Create site-packages

If the build-type ‘py’ is detected, a site-packages directory will be created in INSTALL_DIR. If necessary, this directory will be added to Python’s sys.path.

Can We Just Copy the Download?

If the build-type is only ‘plain’, or if a branch install is requested, the downloaded code will be copied to INSTALL_DIR. Further Python or C/C++ install steps described below will be skipped.

Run pip

If the build-type ‘py’ is detected, pip install . will be run at this point.

Build C/C++ Code

If the build-type ‘make’ is detected, make install will be run in WORKING_DIR. If the build-type ‘src’ is detected, make -C src all will be run in INSTALL_DIR.

Download Extra Data

If desiInstall detects etc/product_data.sh, where product should be replaced by the actual name of the package, it will download extra data not bundled with the code. The script should download data directly to INSTALL_DIR. The script should only be used with desiInstall and unit tests. Note that here are other, better ways to install and manipulate data that is bundled with a Python package.
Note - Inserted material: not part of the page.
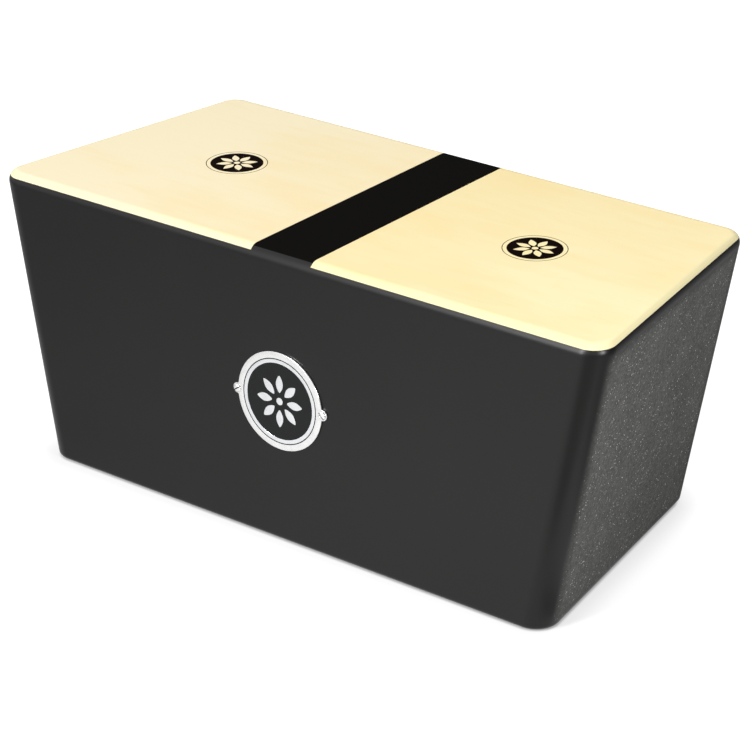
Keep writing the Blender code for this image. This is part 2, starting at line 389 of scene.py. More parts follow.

Compile in Branch Installs

In a few cases (fiberassign, specex) code needs to be compiled even when installing a branch. If desiInstall detects a branch install and the script etc/product_compile.sh exists, desiInstall will run this script, supplying the Python executable path as a single command-line argument. The script itself is intended to be a thin wrapper on e.g.:

#!/bin/bash
py=$1
${py} setup.py build_ext --inplace

Set Permissions

The permissions of INSTALL_DIR will be recursively set to standard values under these circumstances:

  1. World-read, unless --no-world is specified on the command line.

  2. Unwriteable to all, unless a branch install is being performed, in which case user-write is set.

Clean Up

The original download directory, specified by WORKING_DIR, is removed, unless --keep is specified on the command line.